## Start Data block

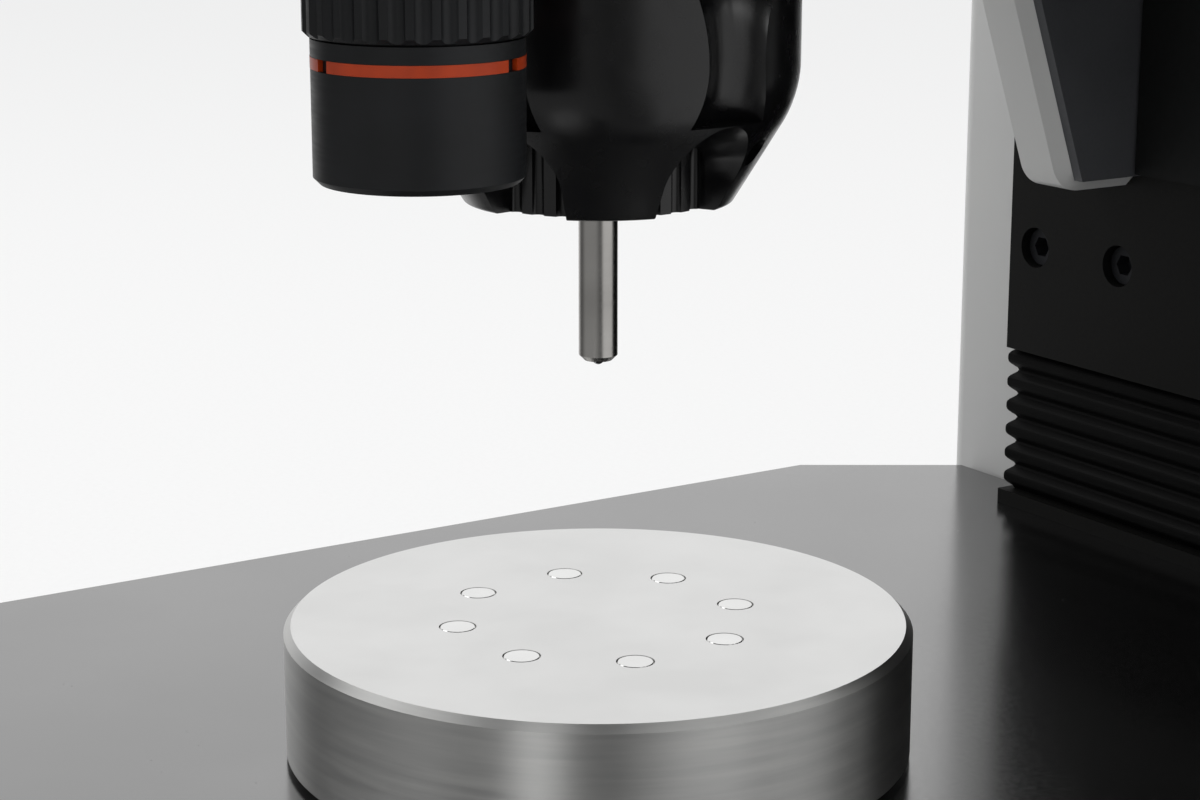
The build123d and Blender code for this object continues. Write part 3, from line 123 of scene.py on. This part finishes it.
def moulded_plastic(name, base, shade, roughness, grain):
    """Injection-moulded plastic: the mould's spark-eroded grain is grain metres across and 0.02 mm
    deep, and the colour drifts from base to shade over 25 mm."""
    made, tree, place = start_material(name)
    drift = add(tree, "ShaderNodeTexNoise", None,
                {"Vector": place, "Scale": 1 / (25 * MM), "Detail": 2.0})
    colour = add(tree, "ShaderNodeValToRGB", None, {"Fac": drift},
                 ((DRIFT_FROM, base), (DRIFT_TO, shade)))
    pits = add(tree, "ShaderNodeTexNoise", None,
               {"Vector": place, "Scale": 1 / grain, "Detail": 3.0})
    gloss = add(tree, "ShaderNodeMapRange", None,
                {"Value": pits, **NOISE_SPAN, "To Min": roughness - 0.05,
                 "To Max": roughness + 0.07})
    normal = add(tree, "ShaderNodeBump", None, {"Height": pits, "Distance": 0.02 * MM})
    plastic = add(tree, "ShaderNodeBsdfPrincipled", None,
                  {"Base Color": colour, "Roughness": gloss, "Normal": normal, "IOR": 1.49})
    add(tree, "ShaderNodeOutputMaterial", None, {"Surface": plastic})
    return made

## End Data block

§ Aim of the exercise: Return the whole listing exactly, with every line included.

§ Response to the exercise:
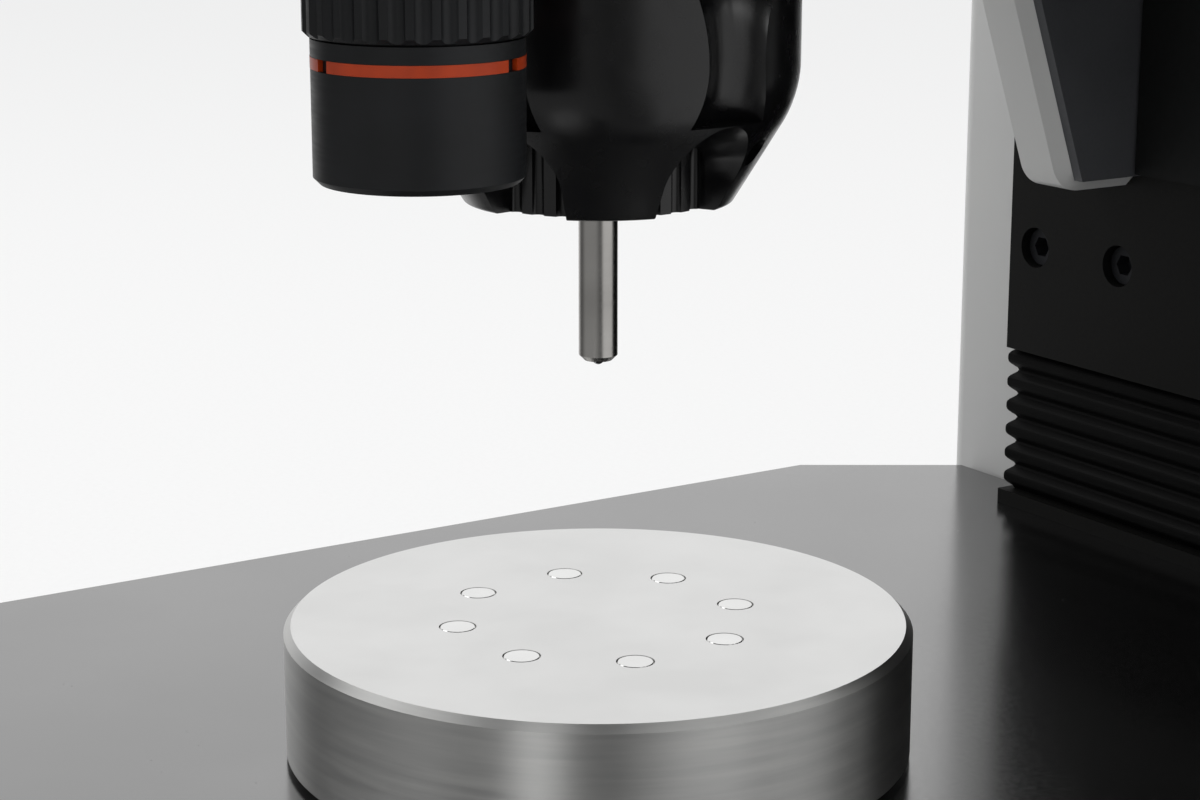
The build123d and Blender code for this object continues. Write part 3, from line 123 of scene.py on. This part finishes it.
def moulded_plastic(name, base, shade, roughness, grain):
    """Injection-moulded plastic: the mould's spark-eroded grain is grain metres across and 0.02 mm
    deep, and the colour drifts from base to shade over 25 mm."""
    made, tree, place = start_material(name)
    drift = add(tree, "ShaderNodeTexNoise", None,
                {"Vector": place, "Scale": 1 / (25 * MM), "Detail": 2.0})
    colour = add(tree, "ShaderNodeValToRGB", None, {"Fac": drift},
                 ((DRIFT_FROM, base), (DRIFT_TO, shade)))
    pits = add(tree, "ShaderNodeTexNoise", None,
               {"Vector": place, "Scale": 1 / grain, "Detail": 3.0})
    gloss = add(tree, "ShaderNodeMapRange", None,
                {"Value": pits, **NOISE_SPAN, "To Min": roughness - 0.05,
                 "To Max": roughness + 0.07})
    normal = add(tree, "ShaderNodeBump", None, {"Height": pits, "Distance": 0.02 * MM})
    plastic = add(tree, "ShaderNodeBsdfPrincipled", None,
                  {"Base Color": colour, "Roughness": gloss, "Normal": normal, "IOR": 1.49})
    add(tree, "ShaderNodeOutputMaterial", None, {"Surface": plastic})
    return made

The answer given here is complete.